The selflessness of Niblett’s move illustrated his buy-in to the program, a sacrifice that his teammates noticed and celebrated when Niblett scored on an eight-yard touchdown run against Louisana-Monroe in late September.

“He just did it without any questions and then just to see him go score after all this work he’s put in to learn the position in such a short amount of time, like, that’s the stuff we celebrate, because that’s someone who’s bought into the culture, someone who’s bought in and wants to be a part of this team. We celebrate stuff like that.
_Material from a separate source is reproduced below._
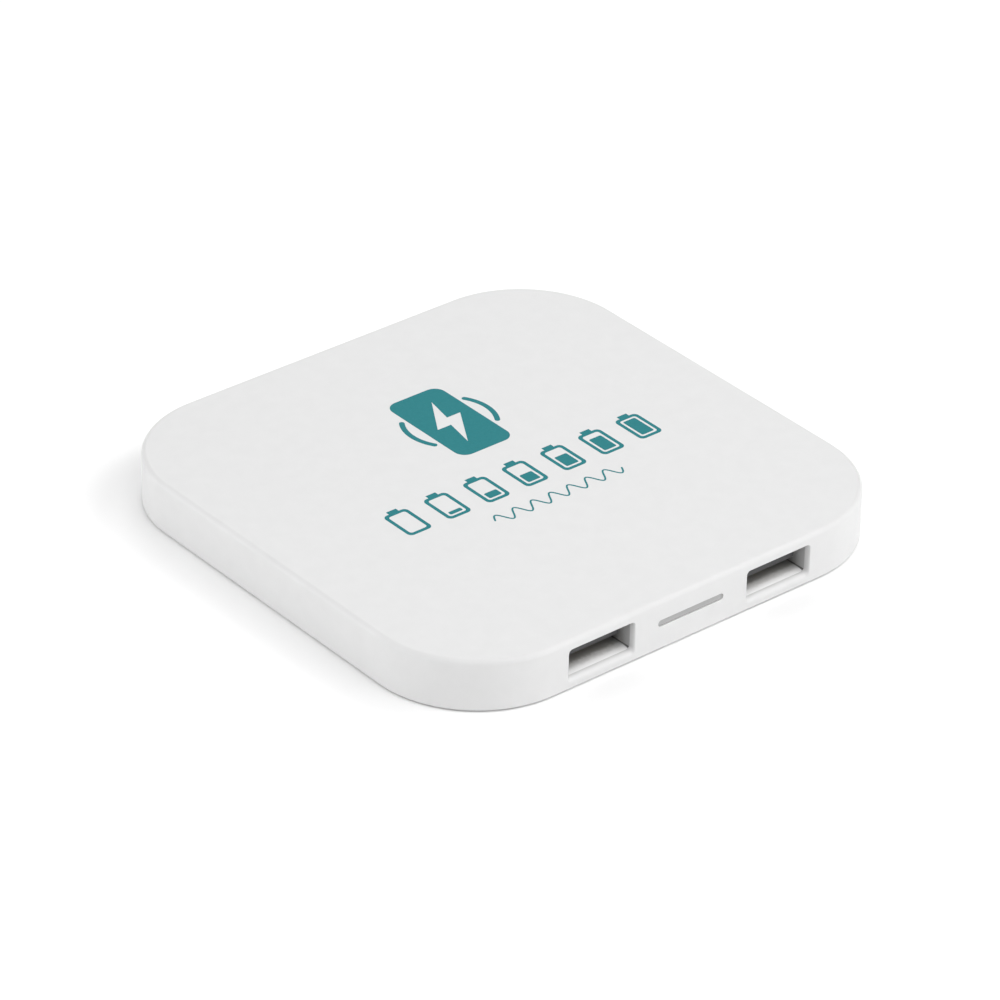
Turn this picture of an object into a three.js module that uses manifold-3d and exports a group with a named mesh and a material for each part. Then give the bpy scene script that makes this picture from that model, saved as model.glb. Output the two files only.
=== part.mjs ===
// Wireless charging pad with two USB-A output sockets.
// Units are millimetres. +Z is up, -Y is the face with the sockets, +X is to the right seen from that face.
// Origin: on the table surface, in the middle of the square case.

import * as THREE from 'three';
import { mergeVertices } from 'three/addons/utils/BufferGeometryUtils.js';
import Module from 'manifold-3d';

const wasm = await Module();
wasm.setup();

// ---------------------------------------------------------------- driving dimensions

const CASE_WIDTH = 90.0; // square case, both ways
const CASE_CORNER_R = 18.2; // plan radius of the corners
const CASE_TOP_Z = 8.9; // charging face
const CASE_BOTTOM_Z = 0.3; // lower edge of the walls, carried clear of the table by the feet
const TOP_FILLET = 0.9;
const WALL_LOW = 1.6; // wall thickness around the base plate
const WALL_HIGH = 2.2; // wall thickness above it, which leaves the ledge the plate sits against
const ROOF_Z = 7.5; // underside of the charging face

const PLATE_TOP_Z = 1.5;
const PLATE_GAP = 0.15; // all round the base plate

const FOOT_R = 4.5;
const FOOT_POS = 33.0;
const FOOT_TOP_Z = 1.0;

const PORT_X = 17.55; // centre of each USB-A socket
const PORT_Z = 4.56;
const PORT_CUT_W = 12.7;
const PORT_CUT_H = 5.2;
const PORT_CUT_R = 0.65;
const PORT_WALL_Y = -44.0; // inner face of the thinned wall at each socket

const SHELL_OUT_W = 13.1;
const SHELL_OUT_H = 5.72;
const SHEET = 0.3;
const SHELL_FRONT_Y = -43.92;
const SHELL_BACK_Y = -30.0;
const TONGUE_W = 11.1;
const TONGUE_LOW_Z = 4.25;
const TONGUE_THICK = 1.84;
const TONGUE_TIP_Y = -42.5;
const CONTACT_X = [-3.5, -1.0, 1.0, 3.5];

const SLOT_W = 12.9; // light bar slot
const SLOT_H = 1.08;
const SLOT_Z = 4.74;
const LIGHT_RECESS = 0.15;

const INLET_Z = 4.53; // centre of the power inlet
const INLET_CUT_W = 8.6;
const INLET_CUT_H = 3.6;

const BOARD_W = 58.0;
const BOARD_HALF_LEN = 42.5;
const BOARD_Z0 = 2.2;
const BOARD_Z1 = 3.2;
const BOARD_FIX_X = 25.5; // standoffs and pins
const BOARD_FIX_Y = [-22.0, 33.0];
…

So it was awesome to see him just score that touchdown and just let everybody know how excited he was,” former Texas center Jake Majors said of Niblett at the time.

But Niblett ultimately played just 33 snaps on offense, recording three catches for 24 yards and eight carries for 23 yards and the touchdown against the Warhawks as he never quite evolved into the feature change-of-pace role that Keilan Robinson filled in previous seasons and was outside the top group of wide receivers when he made the switch to running back.

On special teams, however, Niblett was a core contributor, playing 231 snaps with roles on kick coverage, punt return, and serving as a gunner on punt coverage, recording four tackles and two assists, according to Pro Football Focus, providing evidence of a skill set that could translate to defense.

The staff also has a clear desire to find a place for Niblett’s elite speed — he ran a 10.58 100-meter dash as a sophomore in high school and is one of the team’s fastest players.

The move to defense could invigorate Niblett’s career, which is currently stalled on offense, but does also have a bright future on special teams because the 5’10, 185-pounder has already proven his value in that phase even if he never finds a role on offense or defense.